A minha amiga - uma insaciável carnivora - nunca mais quis outra coisa. Em matéria da pinga, havia sempre alguma novidade nos tintos durienses. Para obstar a esperas, eu fazia então o meu telefonema matinal à Maria Jorge, a proprietária, - Hoje estamos aí à uma da tarde para o rosbife... - Restava somente chegar, sentar à mesa e assistir à corrida da travessa vinda da cozinha, carregada de carne e batatinhas fritas. Enfim, eramos felizes.

Ainda conduzi outros amigos ao altar da Maria Jorge. Mais clientela habitual, muita gente ligada ao Vinho do Porto. A fama batia, assim, à porta do Morfeu.

E com um vigor tal, o restaurante desceu ao rio, modernizou-se, todo penteado, e botou esplanada na Marginal, na Rua do Ouro, a Massarelos. Já nessa altura a Maria Jorge nos preparava os pratos para os quais fornecíamos a matéria-prima: a lampreia, a lebre, o faisão, o javali, e vinhos da safra de alguns.
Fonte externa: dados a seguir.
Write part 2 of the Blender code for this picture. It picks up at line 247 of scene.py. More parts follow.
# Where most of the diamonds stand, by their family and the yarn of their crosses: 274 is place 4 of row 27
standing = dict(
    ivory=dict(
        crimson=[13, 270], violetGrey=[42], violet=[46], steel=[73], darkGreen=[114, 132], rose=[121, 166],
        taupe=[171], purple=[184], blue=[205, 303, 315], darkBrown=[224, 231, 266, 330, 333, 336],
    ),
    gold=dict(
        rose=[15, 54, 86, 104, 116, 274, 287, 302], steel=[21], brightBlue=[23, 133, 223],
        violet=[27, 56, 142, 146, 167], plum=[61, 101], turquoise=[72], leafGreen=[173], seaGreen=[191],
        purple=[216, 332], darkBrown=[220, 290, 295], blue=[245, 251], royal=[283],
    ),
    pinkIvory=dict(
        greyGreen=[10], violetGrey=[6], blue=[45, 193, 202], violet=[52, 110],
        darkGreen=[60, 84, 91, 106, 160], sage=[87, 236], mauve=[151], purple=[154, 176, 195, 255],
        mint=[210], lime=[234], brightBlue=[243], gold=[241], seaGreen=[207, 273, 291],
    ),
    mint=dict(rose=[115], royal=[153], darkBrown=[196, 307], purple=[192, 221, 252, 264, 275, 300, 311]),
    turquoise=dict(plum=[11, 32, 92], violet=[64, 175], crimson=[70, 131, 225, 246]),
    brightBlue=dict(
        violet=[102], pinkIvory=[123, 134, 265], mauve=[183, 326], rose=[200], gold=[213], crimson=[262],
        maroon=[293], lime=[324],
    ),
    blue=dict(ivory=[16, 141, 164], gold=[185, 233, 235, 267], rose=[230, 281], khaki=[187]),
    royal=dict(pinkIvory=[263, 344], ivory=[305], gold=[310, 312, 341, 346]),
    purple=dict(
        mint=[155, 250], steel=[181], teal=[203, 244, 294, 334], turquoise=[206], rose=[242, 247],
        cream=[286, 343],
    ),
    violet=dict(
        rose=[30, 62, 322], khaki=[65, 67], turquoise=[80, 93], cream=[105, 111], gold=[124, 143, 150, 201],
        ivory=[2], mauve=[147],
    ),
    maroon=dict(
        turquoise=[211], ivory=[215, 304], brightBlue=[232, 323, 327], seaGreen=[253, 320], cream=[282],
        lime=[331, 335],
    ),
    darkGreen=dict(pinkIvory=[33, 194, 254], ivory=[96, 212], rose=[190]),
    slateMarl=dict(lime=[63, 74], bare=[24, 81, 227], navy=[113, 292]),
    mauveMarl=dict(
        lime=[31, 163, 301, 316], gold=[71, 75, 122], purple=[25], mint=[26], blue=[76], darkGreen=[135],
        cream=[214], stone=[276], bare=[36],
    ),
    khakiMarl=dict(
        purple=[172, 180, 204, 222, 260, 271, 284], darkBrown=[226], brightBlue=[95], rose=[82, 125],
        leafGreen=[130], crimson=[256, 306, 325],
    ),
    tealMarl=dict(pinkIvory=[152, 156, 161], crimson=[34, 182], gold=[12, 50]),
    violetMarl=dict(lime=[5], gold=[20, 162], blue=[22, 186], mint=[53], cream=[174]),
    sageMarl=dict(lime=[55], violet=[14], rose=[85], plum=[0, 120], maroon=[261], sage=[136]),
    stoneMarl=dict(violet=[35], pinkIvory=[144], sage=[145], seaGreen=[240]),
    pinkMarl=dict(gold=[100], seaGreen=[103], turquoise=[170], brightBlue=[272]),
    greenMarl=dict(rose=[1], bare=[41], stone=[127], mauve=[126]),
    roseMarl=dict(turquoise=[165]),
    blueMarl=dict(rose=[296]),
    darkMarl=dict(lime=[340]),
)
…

Jantei outra vez no Morfeu no transacto dia 23. (Somente o aniversário de mais uma grande amiga, um número redondo, simbólico, me levaria ao Porto na noitada de S. João! Foi na dita esplanada, em mesa de muitas décadas de "irmandade".) Além das variadas e excelentes entradas, em sintonia com o festejo popular uma sardinha assada - uma só por bico - acompanhada de pimentos, decerto a poção que lhe enrijecia a carne e a despia de outras espinhas além da dorsal. Uma delícia! E o melhor estava para chegar - o cabritinho!

Cabritinho porque filho querido do saber culinário da casa. Assadinho no forne, com batatinha, arrozinho e grelinhos. Tenrinho, carnudinho, a desfazer-se-me na boca. Muito bem temperado, perfumado de louro, de quantos mais condimentos. E escoltado à retaguarda por morangos e um fabuloso bolo de chocolate.

Quanto aos liquidos, mantive sempre a minha fidelidade ao Parceria branco, um vinho do Douro bem apaladado, discreto o bastante em teor alcoólico, muito leve e fresquíssimo, o ideal para se beber à noite.

Restava o apertado abraço aos comparsas, à despedida, e um adeus à Maria Jorge, como todos nós mais pesadota e insistindo em tratar-me por "Dr.", a mim, o velho Machado.